Supplement Spotlight: Should you take BCAAs?

I get asked by a lot of clients, friends and family what supplements they should take. First of all, I never tell anyone what supplements they should take. I’m a personal trainer, not a nutritionist, dietician or doctor. I don’t “prescribe” supplements or specific diet plans. I do, however, provide information and experience that can help them make the best choices for themselves. So over the coming weeks I’ll spotlight various popular supplements here on the blog, give my experience and provide resources to help educate you. 

First up are branched-chain amino acids (BCAAs). I won’t get too geeky here, but what are they? Amino acids are the building blocks of protein. There are eight “essential” amino acids and we must consume them from food because the body cannot manufacture them on its own. Among these eight essential amino acids are the three BCAAs: leucine, isoleucine and valine. BCAAs provide the basis for protein synthesis and energy production and can comprise up to one-third of muscle protein.

Bueller? Bueller?

Ok, here’s the deal, BCAAs, especially leucine, may help: 

  • Build muscle (anabolism)
  • Prevent muscle breakdown (catabolism)
  • Reduce soreness
  • Help burn fat

Thought that might get your attention. Some suggest they can also help with fatigue among athletes but there isn’t enough evidence to go there just yet.

Whenever possible I avoid supplementation and try to get the nutrients I need from food. That’s not always possible or convenient. The following foods are high in BCAAs: whey protein, casein, eggs, soy, milk, cheese, meat, poultry, fish, pork, chicken, cottage cheese and cashews. If you already eat adequate amounts of these foods (i.e. your diet is on point), your fitness program is sound (i.e. you are working a safe and progressed program that is challenging you without overtraining) and you are still not getting the reasonable results you should or are seeing a catabolic effect it would be reasonable to try supplementation.

In my opinion, it doesn’t really matter the brand. I’ve tried all of the following and the results were about the same. I frankly just go to GNC and buy whatever is on sale. I just make sure that the product contains all three of the BCAAs (leucine, isoleucine and valine). I mix 5g with water and sip on it during high intensity (HIIT cardio and/or HEAVY lifting) workouts of an hour or more. I skip it on lighter days and I only drink it during workouts.

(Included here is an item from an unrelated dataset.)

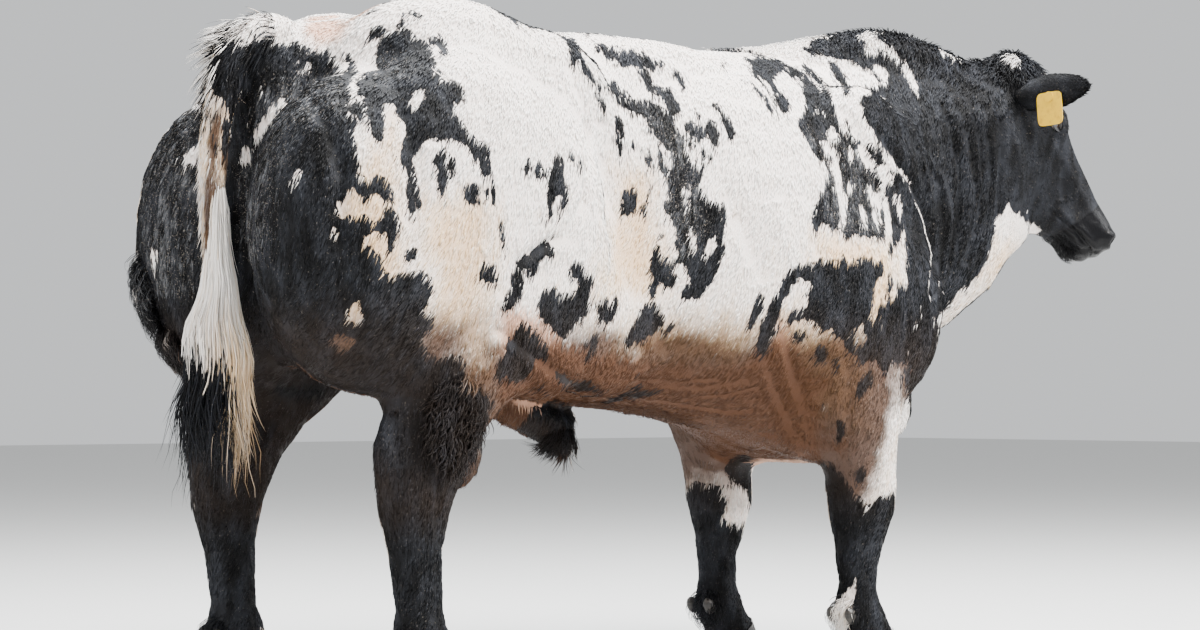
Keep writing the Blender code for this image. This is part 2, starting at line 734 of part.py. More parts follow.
def head_ball(name, centre, radii, turns=(0, 0, 0), subdivisions=3):
    """A stretched ball in the head's frame, as an object."""
    bm = bmesh.new()
    add_ball(bm, centre, radii, turns, head_frame(), subdivisions)
    return new_object(name, mesh_of(bm, name))


def carve_head(head):
    """Sockets and lid openings for the eyes, the nostrils and the line of the mouth."""
    x, out, z = EYE_CENTRE
    from_x, from_out, from_z = NOSTRIL_FROM
    way_x, way_out, way_z = NOSTRIL_WAY
    turn_x, turn_y, turn_z = NOSTRIL_TURNS
    tree = surface_tree(head)
    inward = head_frame().inverted()
    for side in SIDES.values():
        socket = head_ball("socket", (x, side * out, z), (EYE_RADIUS + GAP,) * 3)
        opening = head_ball("opening", (x, side * (out + 0.018), z + 0.001), LID_OPENING, (0, 14, side * -12))
        mouth_of_hole = head_surface(tree, (from_x, side * from_out, from_z), (way_x, side * way_out, way_z))
        turns = (side * turn_x, turn_y, side * turn_z)
        hole = head_ball("nostril", inward @ mouth_of_hole, NOSTRIL_RADII, turns, 2)
        for tool in (socket, opening, hole):
            combine(head, tool, "DIFFERENCE")
        remove(socket, opening, hole)
    mouth = mouth_cutter(head)
    combine(head, mouth, "DIFFERENCE")
    remove(mouth)


def surface_tree(obj):
    """A search tree of the object's faces."""
    bm = bmesh.new()
    bm.from_mesh(obj.data)
    tree = BVHTree.FromBMesh(bm)
    bm.free()
    return tree


def head_surface(tree, start, aim):
    """Where a ray through the head's own frame meets the surface."""
    frame = head_frame()
    origin = frame @ Vector(start)
    hit = tree.ray_cast(origin, (frame.to_3x3() @ Vector(aim)).normalized())[0]
    return origin if hit is None else hit


def mouth_cutter(head):
    """A thin bent bar that follows the lips from one corner of the mouth round to the other."""
    tree = surface_tree(head)
    reaches, levels = np.array(MOUTH_LEVELS).T
    points = []
    for turn in np.linspace(-1, 1, 19):
        angle = turn * math.radians(100)
        if abs(turn) < 0.6:
            reach = 0.470 + 0.060 * math.cos(angle)
            ahead = math.cos(angle)
        else:
            reach = 0.400 + 0.060 * (1 - abs(turn)) / 0.4
            ahead = 0
        level = float(np.interp(reach, reaches, levels))
        hit = head_surface(tree, (min(reach, 0.450), 0, level), (ahead, math.sin(angle), 0))
        points.append((*hit, MOUTH_RADIUS))
    return strut_object("mouth", points, 8, 1)


def ear_tag(frame):
    """A blank panel on the back of the ear, with a stem through it and a button in front, as one object."""
    wide, tall = TAG_PANEL
    outline = section(wide / 2, tall / 2, tall / 2, 6.0, 6.0, 24)
    outline[:, 0] += TAG_REACH
    outline[:, 1] += TAG_HOLE_LEVEL - tall * 0.36
    bm = bmesh.new()
    rings = [np.column_stack([outline, np.full(24, -TAG_BEHIND - depth)]) for depth in (0, TAG_THICKNESS)]
    add_loft(bm, [in_frame(frame, ring) for ring in rings])
    tag = new_object("ear_tag_right", mesh_of(bm, "ear_tag_right"))
    for radius, low, high in (
        (TAG_STEM, -TAG_BEHIND - 0.001, TAG_IN_FRONT - 0.001),
        (TAG_BUTTON, TAG_IN_FRONT - 0.002, TAG_IN_FRONT + 0.002),
        (TAG_BUTTON, -TAG_BEHIND - TAG_THICKNESS - 0.002, -TAG_BEHIND - 0.001),
    ):
        bar = tag_bar(frame, radius, low, high)
        combine(tag, bar, "UNION")
        remove(bar)
    return tag


def tag_bar(frame, radius, low, high):
    """A short round bar along the stem's line, between two levels of the ear's frame."""
    bm = bmesh.new()
    place = frame @ Matrix.Translation((TAG_REACH, TAG_HOLE_LEVEL, (low + high) / 2))
    bmesh.ops.create_cone(
        bm, cap_ends=True, segments=14, radius1=radius, radius2=radius, depth=high - low, matrix=place
    )
    return new_object("bar", mesh_of(bm, "bar"))


def tail_pieces(flesh_grown):
    """The tail as an upper and a lower piece and the core of its switch."""
    tail = strut_object("tail_lower", TAIL, 14)
    combine(tail, flesh_grown, "DIFFERENCE")
    upper = split(tail, "tail_upper", (-1.0, 0, TAIL_CUTS[0] + 0.5), (0.6, 0.4, 1.0))
    switch = split(tail, "tail_bone", (-1.0, 0, TAIL_CUTS[1] - 0.5), (0.6, 0.4, 1.0))
    remove(switch)
    core = strut_object("tail_switch", SWITCH, 10, 2)
    top = box("top_cutter", (-1.0, 0, TAIL_CUTS[1] - GAP / 2 + 0.5), (0.6, 0.4, 1.0))
    combine(core, top, "DIFFERENCE")
    remove(top)
    return upper, tail, core


def switch_locks(rng):
    """Locks that hang round the core of the switch."""
    locks = []
    table = stations(SWITCH, 6)
    for i in range(SWITCH_LOCKS):
        share = i / SWITCH_LOCKS
        x, y, z, radius = table[int(7 + share * (len(table) - 15))]
        angle = i * 2.4 + rng.uniform(-0.3, 0.3)
        outward = Vector((0.7 * math.cos(angle), math.sin(angle), 0)).normalized()
        root = Vector((x, y, z)) + outward * (radius * 0.80)
        spread = 0.36 * (1 - share) ** 2 + 0.05
        down = Vector((outward.x * spread * 0.5, outward.y * spread, -1))
        length = rng.uniform(0.13, 0.20) * (1 - 0.25 * share)
        width, bend = rng.uniform(0.008, 0.013), rng.uniform(-0.02, 0.02)
        locks.append(lock(f"lock_{i}", root, down, outward, length, width, bend))
    return locks


def poll_locks(head, rng):
    """Curly locks on the poll and the top of the forehead."""
    tree = surface_tree(head)
    turn = head_frame().to_3x3()
    locks = []
    for i in range(POLL_LOCKS):
        share = (i + 0.5) / POLL_LOCKS
        across = 0.058 * math.sin(i * 2.4)
        down = -0.030 + 0.120 * share
        outward = turn @ Vector((-0.15, across * 4, 1)).normalized()
        root = head_surface(tree, (down, across, 0.3), (0, 0, -1)) - outward * 0.003
        flow = turn @ Vector((0.85, rng.uniform(-0.6, 0.6), 0.30))
        length = rng.uniform(0.045, 0.065)
        locks.append(lock(f"lock_{i}", root, flow, outward, length, 0.011, rng.uniform(-0.014, 0.014)))
    return locks


def sheath_locks(rng):
    """The dark tuft at the tip of the sheath."""
    x, y, z, radius = SHEATH[-1]
    locks = []
    for i in range(SHEATH_LOCKS):
        angle = i * 2 * math.pi / SHEATH_LOCKS
        outward = Vector((math.cos(angle), math.sin(angle), 0))
        root = Vector((x, y, z + 0.012)) + outward * 0.012
        down = Vector((outward.x * 0.25 + 0.15, outward.y * 0.25, -1))
        locks.append(lock(f"lock_{i}", root, down, outward, rng.uniform(0.05, 0.075), 0.008, 0.006))
    return locks


def scrotum():
    """The scrotum, fused from balls and thinned out."""
    bm = bmesh.new()
    for centre, radii in SCROTUM:
        add_ball(bm, centre, radii)
    made = new_object("scrotum", mesh_of(bm, "scrotum"))
    remesh = made.modifiers.new("fuse", "REMESH")
    remesh.mode = "VOXEL"
    remesh.voxel_size = 0.007
    soften = made.modifiers.new("soften", "SMOOTH")
    soften.factor = 0.6
    soften.iterations = 12
    apply_modifiers(made)
    thin = made.modifiers.new("thin", "DECIMATE")
    thin.ratio = 300 / (2 * len(made.data.polygons))
    apply_modifiers(made)
    return made


def stand_on_origin():
    """Moves every piece so that the whole stands on the origin, centred, and sets its scale."""
    meshes = [obj.data for obj in bpy.data.objects if obj.type == "MESH"]
    low = np.min([mesh_points(mesh).min(axis=0) for mesh in meshes], axis=0)
    high = np.max([mesh_points(mesh).max(axis=0) for mesh in meshes], axis=0)
    middle = (low + high) / 2
    place = Matrix.Diagonal((SCALE, SCALE, SCALE, 1)) @ Matrix.Translation((-middle[0], -middle[1], -low[2]))
    for mesh in meshes:
        mesh.transform(place)


def main():
    clear_scene()
    rng = random.Random(SEED)
    hide = material("hide", (0.62, 0.60, 0.57), 0.8)
    skin = material("bare_skin", (0.45, 0.27, 0.22), 0.6)
    horn = material("hoof_horn", (0.12, 0.10, 0.09), 0.5)
    eye_look = material("eye", (0.03, 0.02, 0.02), 0.15)
    hair = material("tail_hair", (0.55, 0.50, 0.42), 0.85)
    tag_look = material("yellow_plastic", (0.85, 0.62, 0.04), 0.45)

    flesh = fused_flesh()
    flesh_grown = grown(flesh, GAP)

    for foot, x, y, side in foot_centres():
        for half, word in ((1, "left"), (-1, "right")):
            attach(claw(f"claw_{foot}_{word}", x, y, side * TOE_OUT, half), flesh_grown, horn)
            attach(dewclaw(f"dewclaw_{foot}_{word}", x, y, half), flesh_grown, horn)

    for word, side in SIDES.items():
        made = ear(f"ear_{word}", side)
        if word == "right":
            hole = tag_bar(ear_frame(side), TAG_STEM + GAP, -0.03, 0.03)
            combine(made, hole, "DIFFERENCE")
            remove(hole)
            tag = ear_tag(ear_frame(side))
            tidy(tag)
            finish(tag, tag_look)
        attach(made, flesh_grown, hide)

    upper, lower, switch = tail_pieces(flesh_grown)
    join_locks(switch, switch_locks(rng))
    for piece, look in ((upper, hide), (lower, hide), (switch, hair)):
        tidy(piece)
        finish(piece, look)

    sheath = strut_object("sheath", SHEATH, 12, 2)
    combine(sheath, flesh_grown, "DIFFERENCE")
    join_locks(sheath, sheath_locks(rng))
    finish(sheath, skin)
    pouch = scrotum()
    attach(pouch, flesh_grown, skin)
    sheath_grown = grown(sheath, GAP)
    combine(pouch, sheath_grown, "DIFFERENCE")
    tidy(pouch)
    remove(flesh_grown, sheath_grown)

    head = split(flesh, "head", *HEAD_CUT)
    carve_head(head)
    tidy(head)
    join_locks(head, poll_locks(head, rng))
    x, out, z = EYE_CENTRE
    for word, side in SIDES.items():
        ball = head_ball(f"eye_{word}", (x, side * out, z), (EYE_RADIUS,) * 3, subdivisions=2)
        finish(ball, eye_look)
    neck = split(flesh, "neck", *NECK_CUT)
    parts = [head, neck, flesh]
    for word, side in SIDES.items():
        for name, centre, size, turns in LIMB_CUTS:
            x, out, z = centre
            parts.append(split(flesh, f"{name}_{word}", (x, side * out, z), size, turns))
    flesh.name = "torso"
    for piece in parts:
        tidy(piece)
        finish(piece, hide)
    stand_on_origin()


main()
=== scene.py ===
"""A life-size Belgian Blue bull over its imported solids.

One skin takes the place of the flesh. On it lie the markings, the short coat, the fringes, the tail's hair, the
ears' hair, the eyes and their lids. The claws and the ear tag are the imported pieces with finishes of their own.
"""

import json
import logging
import math
from dataclasses import dataclass, field
from enum import Enum

import bpy
import numpy as np
from mathutils import Matrix, Vector
from mathutils.bvhtree import BVHTree

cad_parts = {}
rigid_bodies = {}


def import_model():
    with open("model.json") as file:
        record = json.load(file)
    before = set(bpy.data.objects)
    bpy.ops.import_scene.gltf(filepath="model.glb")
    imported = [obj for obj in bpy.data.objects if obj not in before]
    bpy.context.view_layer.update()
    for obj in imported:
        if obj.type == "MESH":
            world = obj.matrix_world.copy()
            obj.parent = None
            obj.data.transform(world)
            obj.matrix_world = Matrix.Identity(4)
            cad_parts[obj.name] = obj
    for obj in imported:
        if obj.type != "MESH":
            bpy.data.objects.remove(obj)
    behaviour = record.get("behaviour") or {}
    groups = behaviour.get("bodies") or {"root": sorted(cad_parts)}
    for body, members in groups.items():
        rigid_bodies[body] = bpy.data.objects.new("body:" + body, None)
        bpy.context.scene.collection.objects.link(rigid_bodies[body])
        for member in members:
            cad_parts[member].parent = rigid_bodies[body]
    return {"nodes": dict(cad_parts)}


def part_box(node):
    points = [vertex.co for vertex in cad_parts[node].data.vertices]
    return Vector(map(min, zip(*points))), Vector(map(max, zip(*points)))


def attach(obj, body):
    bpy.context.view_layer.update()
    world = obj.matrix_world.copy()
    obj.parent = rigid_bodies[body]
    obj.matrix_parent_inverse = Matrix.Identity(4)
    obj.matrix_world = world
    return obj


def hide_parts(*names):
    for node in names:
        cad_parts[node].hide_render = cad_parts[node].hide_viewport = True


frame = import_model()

LOG = logging.getLogger("bull")
SEED = 11
Array = np.ndarray
FULL_TURN = 2 * math.pi
DOWN = np.array([0.0, 0.0, -1.0])
# Depth of the coat's colour in the picture's pixels, from surely light to surely dark
LIGHTEST, LIGHT, DARK = -14.0, -9.0, 9.0


def thinned(count: int) -> int:
    return count // 1


def smoothstep(low: float, high: float, value: Array) -> Array:
    """Smooth step from 0 at low to 1 at high: t*t*(3 - 2t).

    Args:
        low: value where the step starts.
        high: value where it ends; it may be the smaller of the two.
        value: numbers to map.

    Returns:
        The mapped numbers.
    """
    t = np.clip((value - low) / (high - low), 0.0, 1.0)
    return t * t * (3.0 - 2.0 * t)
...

In my experience, it helps with soreness and it might be placebo but periods that I use it I do notice better muscle cuts and lower body fat (maybe when I take it I work harder or better). Several of my clients report similar results. So if it’s science or placebo I don’t really care; I like the results.  

Added bonus, science suggests BCAAs help with satiety (making us feel full and stopping us from eating our feelings). I have a nasty sweettooth. Days I take BCAAs I notice my cravings for sweets are noticeably diminished. This may come from more balanced insulin, or it may just be the powered supplement itself is super sweet and puts me off sweets. Again, I don’t care why. It works for me!